1. Le jeudi 14 octobre 2010, 21:34 par Valérie de Haute Savoie

C'est attendrissant et en même temps cela fait froid dans le dos.

2. Le vendredi 15 octobre 2010, 19:41 par juju

C'est si vite arrivé comme on dit...Heureusement + de peur que de mal..
Il me revient un truc que ma fille m'a raconté..

Elle était chez elle....Sa fille de 3 ans environ était avec son père et son papy dans le jardin....Ma petite fille était à côté d'eux...Son père et son papy lui tournaient le dos....Ma fille (bizarre l'instinct maternelle) les regardait de sa fenêtre....Elle se mit à hurler...La petite était tombée, tête la 1ere dans la piscine en plastique, assez profonde...La piscine a été démontée le jour même.....Depuis, juste 'un petit boudin chez eux..Ma fille n'aime pas trop la piscine chez ses beaux-parents..Pourtant, 3 barrières la séparent de la maison...Mais, on ne prend jamais assez de précaution.....

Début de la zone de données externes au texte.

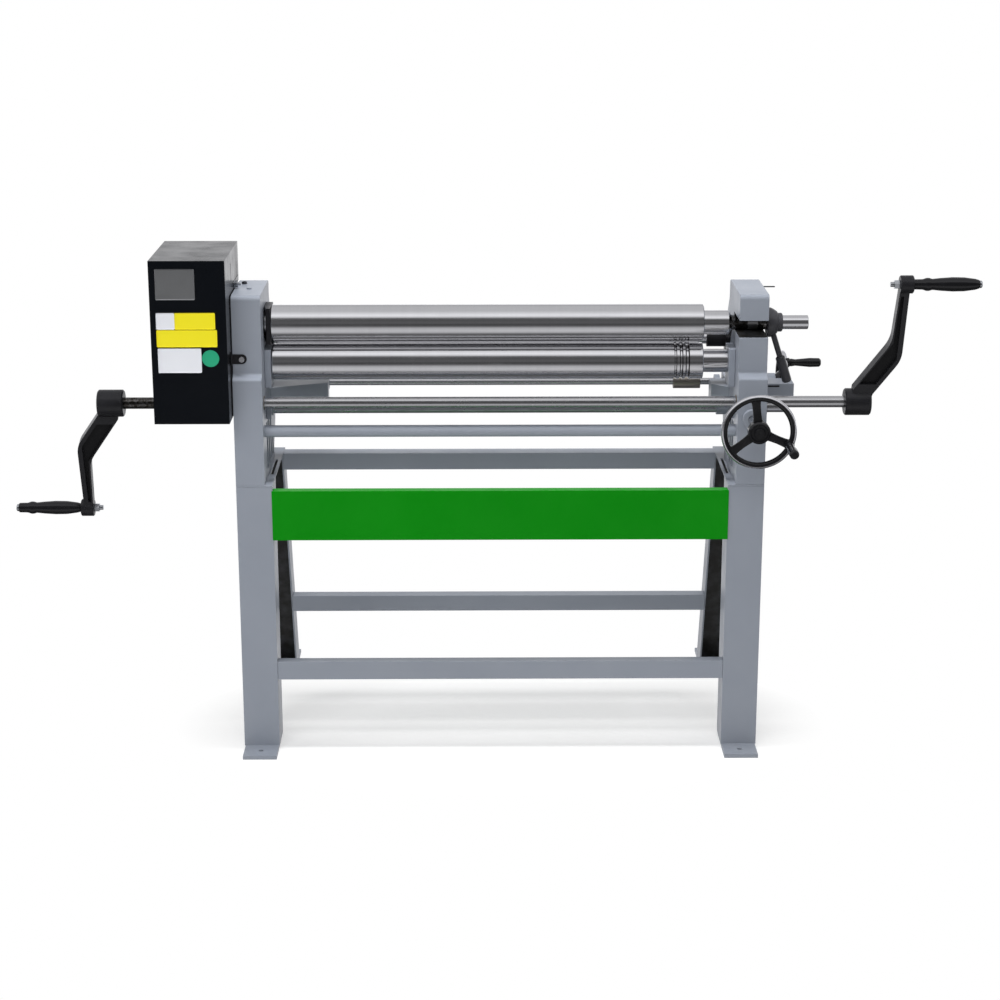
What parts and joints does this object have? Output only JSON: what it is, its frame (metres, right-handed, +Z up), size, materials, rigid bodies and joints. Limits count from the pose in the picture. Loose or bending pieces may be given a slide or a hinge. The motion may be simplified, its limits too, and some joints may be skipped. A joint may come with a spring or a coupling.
{
  "type": "slip roll machine",
  "caption": "Hand-cranked slip roll for sheet metal on a folded steel stand: ground rolls between cast side frames, with a gear cover, long cranks and adjusting handwheels.",
  "frame": {"origin": "bottom centre of the bounding box, on the floor", "axes": "+Z up, +X along the rolls towards their free end, -Y towards the operator"},
  "size_m": [2.3482, 0.9433, 1.25],
  "materials": {
    "grey_paint": "satin",
    "black_paint": "satin",
    "green_paint": "satin",
    "ground_steel": "ground bright",
    "dark_steel": "oiled dark",
    "black_cast": "painted satin black",
    "black_plastic": "gloss",
    "zinc": "zinc plated",
    "bronze": "machined"
  },
  "bodies": {
    "stand": {"left_front_leg": "grey_paint", "left_rear_leg": "grey_paint", "left_top_plate": "grey_paint", "left_screw_box": "grey_paint", "left_pinch_bracket": "grey_paint", "left_crank_bush": "bronze", "right_front_leg": "grey_paint", "right_rear_leg": "grey_paint", "right_top_plate": "grey_paint", "right_screw_box": "grey_paint", "right_pinch_bracket": "grey_paint", "right_crank_bush": "bronze", "left_side_frame": "grey_paint", "right_side_frame": "grey_paint", "front_lower_rail": "grey_paint", "rear_lower_rail": "grey_paint", "rear_top_rail": "grey_paint", "front_panel": "green_paint", "tie_bar": "grey_paint", "left_shaft_bracket": "grey_paint", "right_shaft_bracket": "grey_paint", "outer_shaft_bracket": "grey_paint", "gear_cover": "black_paint", "cover_tab": "black_paint", "upper_trunnion_pin": "dark_steel", "lower_trunnion_pin": "dark_steel", "upper_gear_bush": "bronze", "spindle_flange": "grey_paint"},
    "roll_swing": {"swing_bearing": "black_cast"},
    "upper_roll": {"upper_roll": "ground_steel"},
    "release_lever": {"release_lever": "black_cast", "release_lever_grip": "black_plastic"},
    "upper_gear": {"upper_roll_gear": "dark_steel"},
    "lower_carriage": {"left_lower_bearing": "grey_paint", "right_lower_bearing": "grey_paint"},
    "lower_roll": {"lower_roll": "ground_steel", "lower_roll_gear": "dark_steel", "drive_wheel": "dark_steel"},
    "crank": {"crank_shaft": "ground_steel", "crank_pinion": "dark_steel", "left_crank_arm": "black_cast", "right_crank_arm": "black_cast", "left_grip_bolt": "zinc", "right_grip_bolt": "zinc"},
    "left_grip": {"left_crank_grip": "black_plastic"},
    "right_grip": {"right_crank_grip": "black_plastic"},
    "handwheel": {"front_handwheel": "black_plastic", "front_spindle": "ground_steel"},
    "handwheel_grip": {"front_handwheel_grip": "black_plastic"},
    "pinch_shaft": {"pinch_shaft": "dark_steel", "pinch_collar": "dark_steel"},
    "rear_wheel": {"rear_shaft": "ground_steel", "shaft_coupling": "dark_steel", "rear_handwheel": "black_plastic"},
    "rear_grip": {"rear_handwheel_grip": "black_plastic"},
    "rear_carriage": {"left_rear_bearing": "dark_steel", "right_rear_bearing": "dark_steel", "left_rear_screw": "dark_steel", "right_rear_screw": "dark_steel"},
    "rear_roll": {"rear_roll": "ground_steel"}
  },
  "joints": [
    {"name": "crank_turn", "type": "hinge", "parent": "stand", "child": "crank", "pos_m": [0, -0.191, 0.8834], "axis": [1, 0, 0], "continuous": true},
    {"name": "left_grip_spin", "type": "hinge", "parent": "crank", "child": "left_grip", "pos_m": [-1.09, -0.08069, 0.58835], "axis": [1, 0, 0], "continuous": true},
    {"name": "right_grip_spin", "type": "hinge", "parent": "crank", "child": "right_grip", "pos_m": [1.09, -0.27518, 1.18694], "axis": [1, 0, 0], "continuous": true},
    {"name": "upper_gear_spin", "type": "hinge", "parent": "stand", "child": "upper_gear", "pos_m": [-0.644, -0.121, 1.066], "axis": [1, 0, 0], "continuous": true},
    {"name": "roll_swing", "type": "hinge", "parent": "stand", "child": "roll_swing", "pos_m": [-0.57, -0.121, 1.066], "axis": [0, 0, -1], "range_deg": [0, 8]},
    {"name": "upper_roll_spin", "type": "hinge", "parent": "roll_swing", "child": "upper_roll", "pos_m": [0, -0.121, 1.066], "axis": [1, 0, 0], "continuous": true},
    {"name": "lever_turn", "type": "hinge", "parent": "roll_swing", "child": "release_lever", "pos_m": [0.7, -0.121, 1.066], "axis": [-1, 0, 0], "range_deg": [0, 100]},
    {"name": "lower_carriage_slide", "type": "slide", "parent": "stand", "child": "lower_carriage", "axis": [0, 0, 1], "range_m": [0, 0.0045]},
    {"name": "lower_roll_spin", "type": "hinge", "parent": "lower_carriage", "child": "lower_roll", "pos_m": [0, -0.121, 0.971], "axis": [1, 0, 0], "continuous": true},
    {"name": "handwheel_turn", "type": "hinge", "parent": "stand", "child": "handwheel", "pos_m": [0.646, -0.371, 0.853], "axis": [0, 1, 0], "range_deg": [0, 720]},
    {"name": "handwheel_grip_spin", "type": "hinge", "parent": "handwheel", "child": "handwheel_grip", "pos_m": [0.7178, -0.42, 0.82252], "axis": [0, 1, 0], "continuous": true},
    {"name": "pinch_shaft_turn", "type": "hinge", "parent": "stand", "child": "pinch_shaft", "pos_m": [0, -0.121, 0.853], "axis": [1, 0, 0], "range_deg": [0, 720]},
    {"name": "rear_wheel_turn", "type": "hinge", "parent": "stand", "child": "rear_wheel", "pos_m": [0.771, 0.161, 0.8545], "axis": [1, 0, 0], "range_deg": [-2880, 2160]},
    {"name": "rear_grip_spin", "type": "hinge", "parent": "rear_wheel", "child": "rear_grip", "pos_m": [0.82, 0.12397, 0.91153], "axis": [1, 0, 0], "continuous": true},
    {"name": "rear_carriage_slide", "type": "slide", "parent": "stand", "child": "rear_carriage", "axis": [0, -0.6428, 0.766], "range_m": [-0.04, 0.03]},
    {"name": "rear_roll_spin", "type": "hinge", "parent": "rear_carriage", "child": "rear_roll", "pos_m": [0, -0.001, 1.003], "axis": [1, 0, 0], "continuous": true}
  ],
  "couplings": [
    {"joint": "upper_gear_spin", "follows": "crank_turn", "ratio": 0.20968},
    {"joint": "upper_roll_spin", "follows": "crank_turn", "ratio": 0.20968},
    {"joint": "lower_roll_spin", "follows": "crank_turn", "ratio": -0.20968},
    {"joint": "handwheel_turn", "follows": "lower_carriage_slide", "rad_per_m": 2792.5},
    {"joint": "pinch_shaft_turn", "follows": "lower_carriage_slide", "rad_per_m": 2792.5},
    {"joint": "rear_wheel_turn", "follows": "rear_carriage_slide", "rad_per_m": 1256.6}
  ]
}
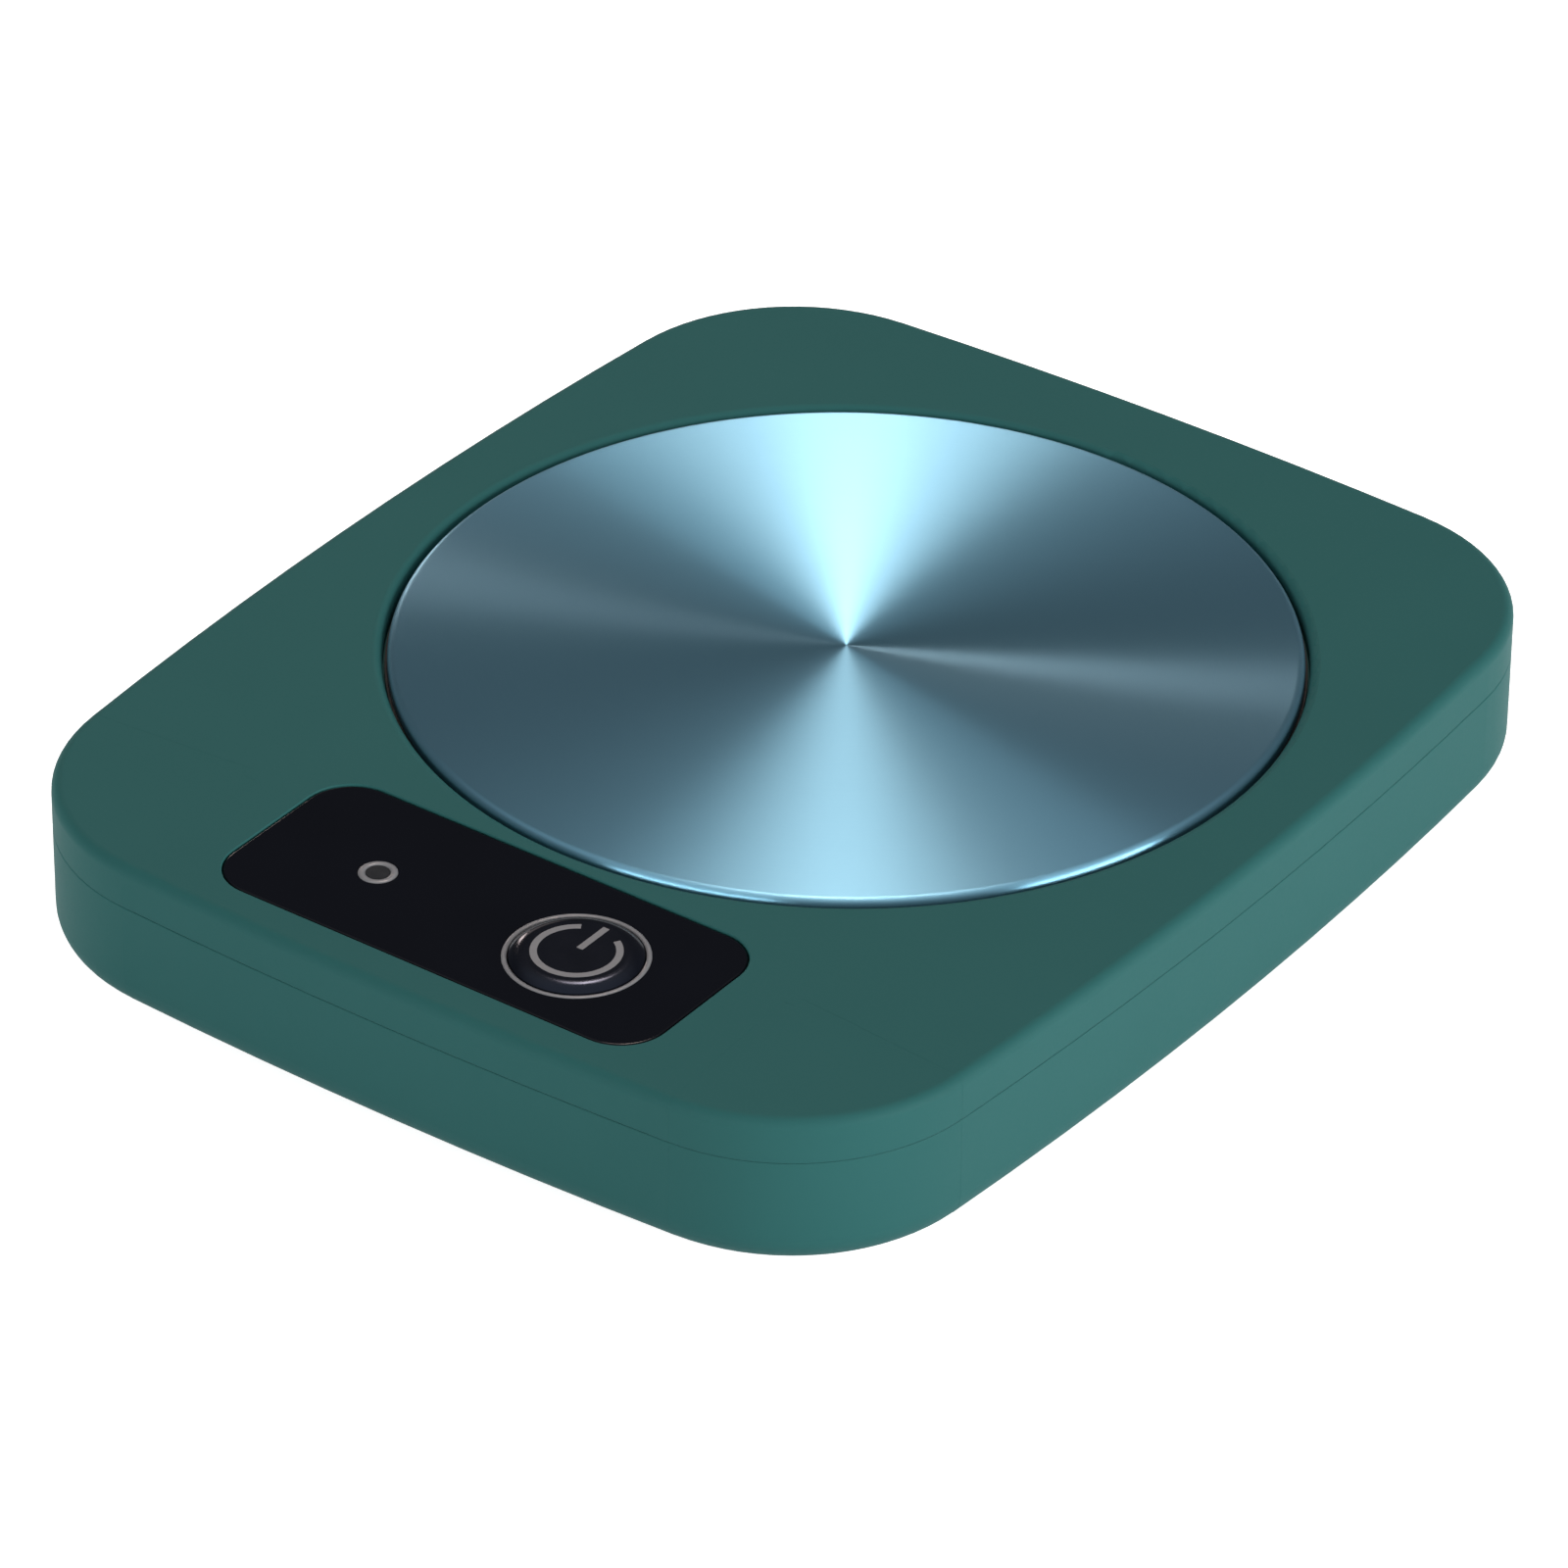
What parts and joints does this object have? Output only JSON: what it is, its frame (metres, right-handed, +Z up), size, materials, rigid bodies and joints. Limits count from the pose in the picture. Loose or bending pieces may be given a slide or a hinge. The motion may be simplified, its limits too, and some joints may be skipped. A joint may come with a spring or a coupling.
{
  "type": "electric mug warmer",
  "caption": "Flat desk warmer for a mug: rounded square body, round aluminium hot plate, gloss control panel with a push button and a pilot light, USB-C inlet at the back.",
  "frame": {"origin": "on the table under the middle of the body, in the plane of the feet", "axes": "+X to the right and +Y to the back for a user who faces the control panel; +Z up"},
  "size_m": [0.107, 0.1296, 0.018],
  "materials": {
    "shell_plastic": "fine-textured moulded ABS, satin",
    "anodised_plate": "spun aluminium, anodised slate blue",
    "silicone": "matte moulded silicone",
    "polyimide_film": "amber polyimide film over an etched foil",
    "mica_pad": "pressed mica and ceramic paper",
    "spring_steel": "zinc-plated sheet steel",
    "screw_steel": "zinc-plated steel",
    "ceramic": "glazed ceramic body",
    "panel_gloss": "back-painted acrylic, gloss black",
    "adhesive_tape": "black foam tape",
    "grey_print": "grey inlay under clear lacquer",
    "button_gloss": "gloss black ABS",
    "chip_plastic": "moulded epoxy",
    "switch_cover": "tinned steel cover",
    "smoked_acrylic": "smoked acrylic, polished ends",
    "led_resin": "clear resin over a white body",
    "board_laminate": "glass-fibre laminate with green solder mask",
    "can_aluminium": "drawn aluminium can",
    "nylon_white": "natural nylon",
    "inlet_steel": "nickel-plated steel",
    "contact_gold": "gold-plated copper alloy",
    "lead_red": "red silicone insulation",
    "lead_white": "white silicone insulation",
    "lead_black": "black silicone insulation",
    "glass_bead": "glass-sealed bead",
    "foot_rubber": "matte moulded rubber"
  },
  "bodies": {
    "housing": {"upper_shell": "shell_plastic", "lower_shell": "shell_plastic", "heating_plate": "anodised_plate", "plate_gasket": "silicone", "heater_film": "polyimide_film", "insulation_pad": "mica_pad", "pressure_plate": "spring_steel", "plate_screws": "screw_steel", "thermal_fuse": "ceramic", "fuse_clip": "spring_steel", "thermistor": "glass_bead", "sensor_boot": "silicone", "control_panel": "panel_gloss", "panel_tape": "adhesive_tape", "button_ring": "grey_print", "switch_body": "switch_cover", "light_ring": "grey_print", "light_pipe": "smoked_acrylic", "led": "led_resin", "control_board": "board_laminate", "control_chip": "chip_plastic", "power_transistor": "chip_plastic", "capacitor": "can_aluminium", "chip_resistors": "chip_plastic", "wire_connectors": "nylon_white", "inlet_board": "board_laminate", "usb_shell": "inlet_steel", "usb_tongue": "chip_plastic", "usb_contacts": "contact_gold", "power_leads": "lead_red", "heater_leads": "lead_white", "sensor_leads": "lead_black", "case_screws": "screw_steel", "board_screws": "screw_steel", "inlet_screws": "screw_steel", "rubber_feet": "foot_rubber"},
    "button": {"power_button": "button_gloss", "power_symbol": "grey_print", "switch_plunger": "chip_plastic"}
  },
  "joints": [
    {"name": "power_press", "type": "slide", "parent": "housing", "child": "button", "axis": [0, 0, -1], "range_m": [0, 0.0005], "stiffness_N_per_m": 2000}
  ]
}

ps : simple curiosité...Comment as-tu atterri sur mon blog ? On a tellement l'habitude de voir les mêmes personnes qu'un ou une nouvelle, ça intrigue...Tu écris bien...

3. Le vendredi 15 octobre 2010, 23:09 par cultive ton jardin

Bah, il y a assez longtemps, tu avais commenté sur un blog que je fréquente, j'étais allée plusieurs fois de suite chez toi, et depuis je te rends visite de temps en temps. Selon mon humeur ou mon intérêt, je laisse un petit mot, ou pas.

4. Le samedi 13 novembre 2010, 22:33 par Clay-dreams

Ouh là oui, ça fait froid dans le dos.
Et vous verrez qu'à l'âge de 14 ans, ce sera pire !!!

5. Le dimanche 14 novembre 2010, 12:25 par cultive ton jardin

Plus facile (enfin j'espère) avec les petits enfants qu'avec les enfants.

6. Le dimanche 14 novembre 2010, 12:27 par cultive ton jardin

Plus facile (enfin j'espère) avec les petits enfants qu'avec les enfants.

Et puis là, c'était surtout moi qui étais responsable de la connerie. On ne tourne pas le dos à un enfant au bord de l'eau!